As the fabric is loose woven & seemingly delicate, I will need to line the top. The lining scraps are not big enough, so a batiste from the Stash will have to be pressed into service.
While the neck opening is big enough to slip over my head, I want the waist to remain trim, so some sort of opening must be incorporated to make it possible to put on/take off the top. Back overlap with buttons perhaps?
Now I just need to figure out the construction… one day some day!
1b. Anarkali Tunic scraps ⇒ Bustier Top
The scrap hem border from the tunic just barely goes around my torso.

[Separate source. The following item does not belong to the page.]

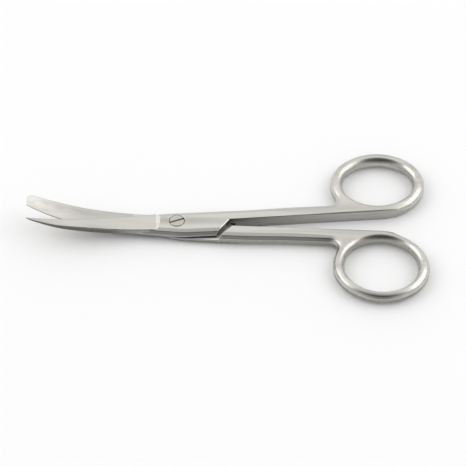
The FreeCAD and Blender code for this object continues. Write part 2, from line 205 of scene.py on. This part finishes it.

As the embellishment is so lovely, it seems a shame to throw it away. Taking inspiration from a Dolce & Gabbana editorial & a Alexander McQueen F/W 2008 designs, I think I will turn this into a bustier. To bridge the gap in girth I’m going for a contrasting deconstructed aesthetic of exposed zipper, braided elastic, or hook & eye tape. To maximize wearability, I may add sleeves & peplum – or maybe make this a separate top to be worn under the bustier. I have nothing as fancy as McQueen’s silk tulle, so instead I’m going to use a plentiful cheap gauze from the Stash (formerly window drapes). Haven’t quite work out the pattern yet let alone construction. So yet another project joining the long queue.
2. Churidar Trousers ⇒ Slim Pants ✔
Since the fabric is a stiff Jacquard, the usual Asian instructions for a drapier Churidar Trousers won’t work. So as you already know I turned this into a Western style slim trousers, doubling as wearable muslin for my new Slim Pants / Trousers Block to statisfy Ms Two-Bird-One-Stone.
2a. Churidar Trousers scraps ⇒ TBD
There’s enough fabric for something else… Something I haven’t yet decided, but probably a dress or a-line skirt because this stiff fabrc with no give needs plenty of ventilation.
3. Dupatta Shawl ⇒ TBD
This was readymade. But the rose coloured fabric is rather scratchy. So I initially added a dual-tone chiffon lining. But then it doesn’t drape as well anymore. So off the lining comes.
I think I will have to make this into something I may wear more often. I have way too many dupatta shawls for my Western lifestyle!